Given request - Copy out, exactly and without additions, the lines from the one that contains "manifold-3d solid. */" to the one that contains "obj.parent = None", both ends included.

Task input -
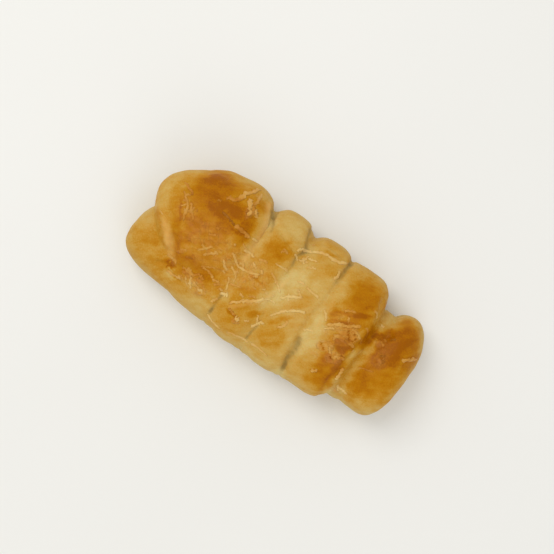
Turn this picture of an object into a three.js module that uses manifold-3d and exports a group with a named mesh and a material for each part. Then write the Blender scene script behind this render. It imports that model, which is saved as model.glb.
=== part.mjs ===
// A soft bread roll: one strip of dough wound in turns into a short log, then baked in one piece.
// The turns swell in the oven and fuse, so the roll is one solid with a crease between each pair of turns.
// Millimetres, +Z up. X runs along the roll from its fat head (-X) to its small tail (+X).
// The origin is under the middle of the roll, on the flat underside that lay on the baking tray.
import * as THREE from "three";
import { mergeVertices } from "three/addons/utils/BufferGeometryUtils.js";
import Module from "manifold-3d";

const wasm = await Module();
wasm.setup();

// Driving dimensions of the baked roll.
const LENGTH = 158;
const WIDTH = 74.5;
const HEIGHT = 42;

// A swelling is widest at this share of its own height. Below that it curls in until the tray cuts it flat.
const WIDEST_LEVEL = 0.35;
const RINGS = 24;
const SEGMENTS = 36;
const MERGE_DISTANCE = 1e-4;

// The swellings of the dough, from head to tail.
// along, across: the centre, as shares of LENGTH and WIDTH from the middle of the roll.
// long, wide: half sizes along X and Y, as shares of LENGTH and WIDTH. tall: the crown, as a share of HEIGHT.
// yaw: turn about Z in degrees. slant: shift along X per millimetre across.
// square: how boxy it is along X (2 is an ellipse). dome: how boxy its cross-section is.
const SWELLINGS = {
  core: { along: -0.022, across: -0.01, long: 0.355, wide: 0.452, tall: 0.89, square: 4, dome: 2 },
  headUnderlap: { along: -0.31, across: -0.194, long: 0.191, wide: 0.232, tall: 0.68, yaw: -3, square: 3 },
  headEnd: { along: -0.353, across: 0.085, long: 0.131, wide: 0.318, tall: 0.95, yaw: 37, square: 2.9 },
  headCap: { along: -0.26, across: 0.105, long: 0.146, wide: 0.4, tall: 1, yaw: 12, square: 3.2 },
  firstTurn: { along: -0.069, across: 0.018, long: 0.099, wide: 0.49, tall: 0.93, slant: -0.04, square: 2.5 },
  secondTurn: { along: 0.083, across: 0.014, long: 0.105, wide: 0.487, tall: 0.91, slant: -0.03, square: 3 },
  thirdTurn: { along: 0.22, across: 0.018, long: 0.107, wide: 0.463, tall: 0.94, slant: -0.04 },
  neck: { along: 0.346, across: -0.018, long: 0.07, wide: 0.335, tall: 0.735, square: 2.6 },
  tail: { along: 0.411, across: -0.057, long: 0.088, wide: 0.285, tall: 0.78, yaw: -3, square: 2.8 },
  tailCorner: { along: 0.413, across: 0.087, long: 0.09, wide: 0.305, tall: 0.786, square: 1.75 },
};
const PLAIN_SWELLING = { yaw: 0, slant: 0, square: 3, dome: 2.2 };

const crustMaterial = new THREE.MeshStandardMaterial({ color: 0xc98f3a, roughness: 0.55, metalness: 0 });

/** Moves a point of the unit sphere out or in, onto the unit form of a swelling. */
function squareUp(point, { square, dome }) {
  const section = Math.abs(point.y) ** dome + Math.abs(point.z) ** dome;
  const size = (Math.abs(point.x) ** square + section ** (square / dome)) ** (1 / square);
  return point.divideScalar(size);
}

/** A closed geometry for one swelling in the roll's frame, with its poles towards the roll's two ends. */
function swellingGeometry(swelling) {
  const crown = swelling.tall * HEIGHT;
  const geometry = new THREE.SphereGeometry(1, SEGMENTS, RINGS).rotateZ(-Math.PI / 2);
  const position = geometry.getAttribute("position");
  const point = new THREE.Vector3();
  for (let i = 0; i < position.count; i++) {
    squareUp(point.fromBufferAttribute(position, i), swelling);
    position.setXYZ(i, point.x, point.y, point.z);
  }
  geometry.scale(swelling.long * LENGTH, swelling.wide * WIDTH, crown * (1 - WIDEST_LEVEL));
  geometry.applyMatrix4(new THREE.Matrix4().makeShear(0, 0, swelling.slant, 0, 0, 0));
  geometry.rotateZ(THREE.MathUtils.degToRad(swelling.yaw));
  return geometry.translate(swelling.along * LENGTH, swelling.across * WIDTH, crown * WIDEST_LEVEL);
}

/** A manifold-3d solid from a closed geometry, with only its positions kept. */
function solidFrom(geometry) {
  const bare = geometry.clone();
  bare.deleteAttribute("normal");
  bare.deleteAttribute("uv");
  const merged = mergeVertices(bare, MERGE_DISTANCE);
  return new wasm.Manifold(
    new wasm.Mesh({
      numProp: 3,
      vertProperties: new Float32Array(merged.getAttribute("position").array),
      triVerts: new Uint32Array(merged.index.array),
    }),
  );
}

/** A three.js geometry from a manifold-3d solid. */
function geometryFrom(solid) {
  const mesh = solid.getMesh();
  const geometry = new THREE.BufferGeometry();
  geometry.setAttribute("position", new THREE.BufferAttribute(new Float32Array(mesh.vertProperties), 3));
  geometry.setIndex(new THREE.BufferAttribute(new Uint32Array(mesh.triVerts), 1));
  geometry.computeVertexNormals();
  return geometry;
}

/** The baked roll: its swellings joined, cut flat by the tray, and fitted to its size over the origin. */
function breadRollGeometry() {
  const swellings = Object.values(SWELLINGS).map((own) => ({ ...PLAIN_SWELLING, ...own }));
  const solids = swellings.map((swelling) => solidFrom(swellingGeometry(swelling)));
  const dough = solids.reduce((joined, next) => joined.add(next));
  const tray = new THREE.BoxGeometry(2 * LENGTH, 2 * WIDTH, HEIGHT).translate(0, 0, -HEIGHT / 2);
  const geometry = geometryFrom(dough.subtract(solidFrom(tray)));
  geometry.computeBoundingBox();
  const middle = geometry.boundingBox.getCenter(new THREE.Vector3());
  const size = geometry.boundingBox.getSize(new THREE.Vector3());
  geometry.translate(-middle.x, -middle.y, 0);
  return geometry.scale(LENGTH / size.x, WIDTH / size.y, HEIGHT / size.z);
}

const breadRoll = new THREE.Mesh(breadRollGeometry(), crustMaterial);
breadRoll.name = "bread_roll";

const roll = new THREE.Group();
roll.add(breadRoll);

export default roll;
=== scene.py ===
"""A soft bread roll, wound from one strip of dough and baked golden with grated cheese melted onto it.

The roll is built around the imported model, in metres and in its frame. X runs along the roll from its fat head
(-X) to its small tail (+X), and Z is up from the flat underside. Sizes in the tables are in millimetres.
"""

import logging
import math
import random
from dataclasses import dataclass
from enum import Enum

import bmesh
import bpy
import numpy as np
from mathutils import Matrix, Vector, noise
from mathutils.bvhtree import BVHTree

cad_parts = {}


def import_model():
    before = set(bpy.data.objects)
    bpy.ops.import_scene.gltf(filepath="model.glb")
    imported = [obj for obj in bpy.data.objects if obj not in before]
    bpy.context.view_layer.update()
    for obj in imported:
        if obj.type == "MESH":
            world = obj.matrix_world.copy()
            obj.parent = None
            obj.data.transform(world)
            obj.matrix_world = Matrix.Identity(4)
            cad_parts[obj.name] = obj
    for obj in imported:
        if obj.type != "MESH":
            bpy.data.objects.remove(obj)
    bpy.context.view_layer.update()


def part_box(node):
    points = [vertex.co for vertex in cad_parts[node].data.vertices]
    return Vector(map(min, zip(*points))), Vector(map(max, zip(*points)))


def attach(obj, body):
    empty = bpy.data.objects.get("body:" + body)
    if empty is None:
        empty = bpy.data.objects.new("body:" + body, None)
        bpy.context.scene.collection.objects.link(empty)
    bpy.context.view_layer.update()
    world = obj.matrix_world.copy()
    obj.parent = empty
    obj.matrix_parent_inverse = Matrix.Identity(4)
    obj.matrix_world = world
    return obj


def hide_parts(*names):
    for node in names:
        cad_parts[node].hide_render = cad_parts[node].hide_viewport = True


LOG = logging.getLogger("bread_roll")
MM = 0.001
CUT_TOLERANCE = 1e-7


# ---------------------------------------------------------------- small helpers


def linear(code: str) -> tuple[float, float, float, float]:
    """The linear colour of a six-digit display colour.

    Args:
        code: The colour as red, green and blue in hexadecimal.

    Returns:
        The linear red, green, blue and an alpha of 1.
    """
    parts = [int(code[i : i + 2], 16) / 255 for i in (0, 2, 4)]
    bent = [c / 12.92 if c <= 0.04045 else ((c + 0.055) / 1.055) ** 2.4 for c in parts]
    return (bent[0], bent[1], bent[2], 1.0)


def smoothstep(low: float, high: float, value: np.ndarray) -> np.ndarray:
    """Zero below low, one above high, and a smooth rise between them."""
    t = np.clip((value - low) / (high - low), 0.0, 1.0)
    return t * t * (3.0 - 2.0 * t)


def distance_to_path(x: np.ndarray, y: np.ndarray, path: tuple[tuple[float, float], ...]) -> np.ndarray:
    """The distance from each point to the nearest stretch of a path, seen from above.

    Args:
        x: Where each point is along the roll.
        y: Where each point is across the roll.
        path: The corners of the path, in the same unit.

    Returns:
        One distance per point.
    """
    nearest = np.full(len(x), np.inf)
    for (ax, ay), (bx, by) in zip(path, path[1:]):
        dx, dy = bx - ax, by - ay
        t = np.clip(((x - ax) * dx + (y - ay) * dy) / (dx * dx + dy * dy), 0, 1)
        nearest = np.minimum(nearest, np.hypot(x - ax - t * dx, y - ay - t * dy))
    return nearest


def mesh_object(name: str, bm: bmesh.types.BMesh, smooth: bool = True) -> bpy.types.Object:
    """Turns a bmesh into an object at the origin, and frees the bmesh.

    Args:
        name: The name of the object and of its mesh.
        bm: The bmesh.
        smooth: Whether its faces are shaded smooth.

    Returns:
        The object, linked to the scene.
    """
    mesh = bpy.data.meshes.new(name)
    bm.to_mesh(mesh)
    bm.free()
    if smooth:
        mesh.shade_smooth()
    made = bpy.data.objects.new(name, mesh)
    bpy.context.scene.collection.objects.link(made)
    return made


def join_in(part: bmesh.types.BMesh, whole: bmesh.types.BMesh) -> None:
    """Adds a finished part to a larger bmesh, and frees the part.

    Args:
        part: The bmesh that is added.
        whole: The bmesh that takes it.
    """
    loose = bpy.data.meshes.new("part")
    part.to_mesh(loose)
    part.free()
    whole.from_mesh(loose)
    bpy.data.meshes.remove(loose)


def write_values(mesh: bpy.types.Mesh, name: str, values: np.ndarray) -> None:
    """Stores one number per vertex, for a material to read by name."""
    attribute = mesh.attributes.new(name, "FLOAT", "POINT")
    attribute.data.foreach_set("value", values.astype(np.float32))


@dataclass(frozen=True)
class Plan:
    """A plan of the roll as seen from a point above it, in millimetres: what is higher is drawn larger."""

    eye: tuple[float, float, float] = (-4.5, 4.4, 480.0)
    true_level: float = 15.0

    def of(self, points: np.ndarray) -> np.ndarray:
        """Each point moved to its place on the plan, at its own height.

        Args:
            points: One row per point, in millimetres.

        Returns:
            One row per point, in millimetres.
        """
        centre = np.array(self.eye[:2])
        growth = (self.eye[2] - self.true_level) / (self.eye[2] - points[:, 2])
        return np.column_stack([centre + (points[:, :2] - centre) * growth[:, None], points[:, 2]])

    def sight(self, x: float, y: float) -> tuple[Vector, Vector]:
        """The eye, in metres, and the direction from it through a place on the plan."""
        eye = Vector(self.eye)
        return eye * MM, (Vector((x, y, self.true_level)) - eye).normalized()


# ---------------------------------------------------------------- the dough


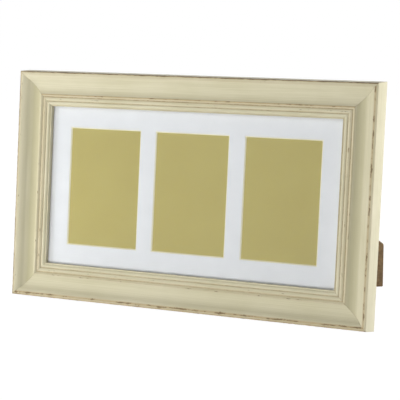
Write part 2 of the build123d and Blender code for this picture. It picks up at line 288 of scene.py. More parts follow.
class Finish:
    """A procedural material, built node by node."""

    def __init__(self, name, roughness, metallic=0.0):
        self.material = bpy.data.materials.new(name)
        self.material.use_nodes = True
        self.tree = self.material.node_tree
        self.shader = self.tree.nodes["Principled BSDF"]
        self.shader.inputs["Roughness"].default_value = roughness
        self.shader.inputs["Metallic"].default_value = metallic
        place = self.add("ShaderNodeTexCoord").outputs["Object"]
        inputs = {
            "Vector": place,
            "Location": upright_origin,
            "Rotation": (-lean, 0, 0),
            "Scale": (mm, mm, mm),
        }
        mapping = self.add("ShaderNodeMapping", inputs, vector_type="TEXTURE")
        self.place = mapping.outputs["Vector"]

    def add(self, kind, inputs=(), **settings):
        """One node; inputs are numbers, colours or other nodes' outputs."""
        node = self.tree.nodes.new(kind)
        for name, value in settings.items():
            setattr(node, name, value)
        for key, value in dict(inputs).items():
            if isinstance(value, bpy.types.NodeSocket):
                self.tree.links.new(value, node.inputs[key])
            else:
                node.inputs[key].default_value = value
        return node

    def math(self, operation, *values):
        return self.add("ShaderNodeMath", enumerate(values), operation=operation).outputs[0]

    def clamp(self, value):
        return self.add("ShaderNodeClamp", {"Value": value}).outputs[0]

    def axes(self):
        """Upright place as three numbers, in millimetres."""
        return self.add("ShaderNodeSeparateXYZ", {0: self.place}).outputs[:3]

    def vector(self, x, y, z):
        return self.add("ShaderNodeCombineXYZ", {0: x, 1: y, 2: z}).outputs[0]

    def stretch(self, vector, x, y, z):
        """A vector with each axis scaled."""
        inputs = {0: vector, 1: (x, y, z)}
        return self.add("ShaderNodeVectorMath", inputs, operation="MULTIPLY").outputs[0]

    def ramp(self, value, start, end):
        """Smoothly 0 at start and 1 at end."""
        inputs = {"Value": value, "From Min": start, "From Max": end}
        node = self.add("ShaderNodeMapRange", inputs, interpolation_type="SMOOTHSTEP")
        return node.outputs["Result"]

    def between(self, value, low, high):
        """A number that goes straight from low to high as value goes from 0 to 1."""
        inputs = {"Value": value, "To Min": low, "To Max": high}
        return self.add("ShaderNodeMapRange", inputs).outputs["Result"]

    def noise(self, vector, detail=3.0, roughness=0.5, scale=1.0):
        inputs = {"Vector": vector, "Scale": scale, "Detail": detail, "Roughness": roughness}
        return self.add("ShaderNodeTexNoise", inputs).outputs["Fac"]

    def part_of(self, first, second, share):
        """Mostly the first number, with a share of the second."""
        return self.math("MULTIPLY_ADD", second, share, self.math("MULTIPLY", first, 1.0 - share))

    def blend(self, share, first, second):
        """One colour over another by a share."""
        inputs = {0: share, 6: first, 7: second}
        return self.add("ShaderNodeMix", inputs, data_type="RGBA").outputs[2]

    def color(self, color):
        self.tree.links.new(color, self.shader.inputs["Base Color"])

    def roughness(self, value):
        self.tree.links.new(value, self.shader.inputs["Roughness"])

    def bump(self, height, depth, before=None):
        """Relief from a height of 0 to 1, with its depth in millimetres."""
        inputs = {"Height": height, "Distance": depth * mm, "Strength": 1.0}
        if before:
            inputs["Normal"] = before
        return self.add("ShaderNodeBump", inputs).outputs["Normal"]

    def relief(self, normal):
        self.tree.links.new(normal, self.shader.inputs["Normal"])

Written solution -
/** A three.js geometry from a manifold-3d solid. */
function geometryFrom(solid) {
  const mesh = solid.getMesh();
  const geometry = new THREE.BufferGeometry();
  geometry.setAttribute("position", new THREE.BufferAttribute(new Float32Array(mesh.vertProperties), 3));
  geometry.setIndex(new THREE.BufferAttribute(new Uint32Array(mesh.triVerts), 1));
  geometry.computeVertexNormals();
  return geometry;
}

/** The baked roll: its swellings joined, cut flat by the tray, and fitted to its size over the origin. */
function breadRollGeometry() {
  const swellings = Object.values(SWELLINGS).map((own) => ({ ...PLAIN_SWELLING, ...own }));
  const solids = swellings.map((swelling) => solidFrom(swellingGeometry(swelling)));
  const dough = solids.reduce((joined, next) => joined.add(next));
  const tray = new THREE.BoxGeometry(2 * LENGTH, 2 * WIDTH, HEIGHT).translate(0, 0, -HEIGHT / 2);
  const geometry = geometryFrom(dough.subtract(solidFrom(tray)));
  geometry.computeBoundingBox();
  const middle = geometry.boundingBox.getCenter(new THREE.Vector3());
  const size = geometry.boundingBox.getSize(new THREE.Vector3());
  geometry.translate(-middle.x, -middle.y, 0);
  return geometry.scale(LENGTH / size.x, WIDTH / size.y, HEIGHT / size.z);
}

const breadRoll = new THREE.Mesh(breadRollGeometry(), crustMaterial);
breadRoll.name = "bread_roll";

const roll = new THREE.Group();
roll.add(breadRoll);

export default roll;
=== scene.py ===
"""A soft bread roll, wound from one strip of dough and baked golden with grated cheese melted onto it.

The roll is built around the imported model, in metres and in its frame. X runs along the roll from its fat head
(-X) to its small tail (+X), and Z is up from the flat underside. Sizes in the tables are in millimetres.
"""

import logging
import math
import random
from dataclasses import dataclass
from enum import Enum

import bmesh
import bpy
import numpy as np
from mathutils import Matrix, Vector, noise
from mathutils.bvhtree import BVHTree

cad_parts = {}


def import_model():
    before = set(bpy.data.objects)
    bpy.ops.import_scene.gltf(filepath="model.glb")
    imported = [obj for obj in bpy.data.objects if obj not in before]
    bpy.context.view_layer.update()
    for obj in imported:
        if obj.type == "MESH":
            world = obj.matrix_world.copy()
            obj.parent = None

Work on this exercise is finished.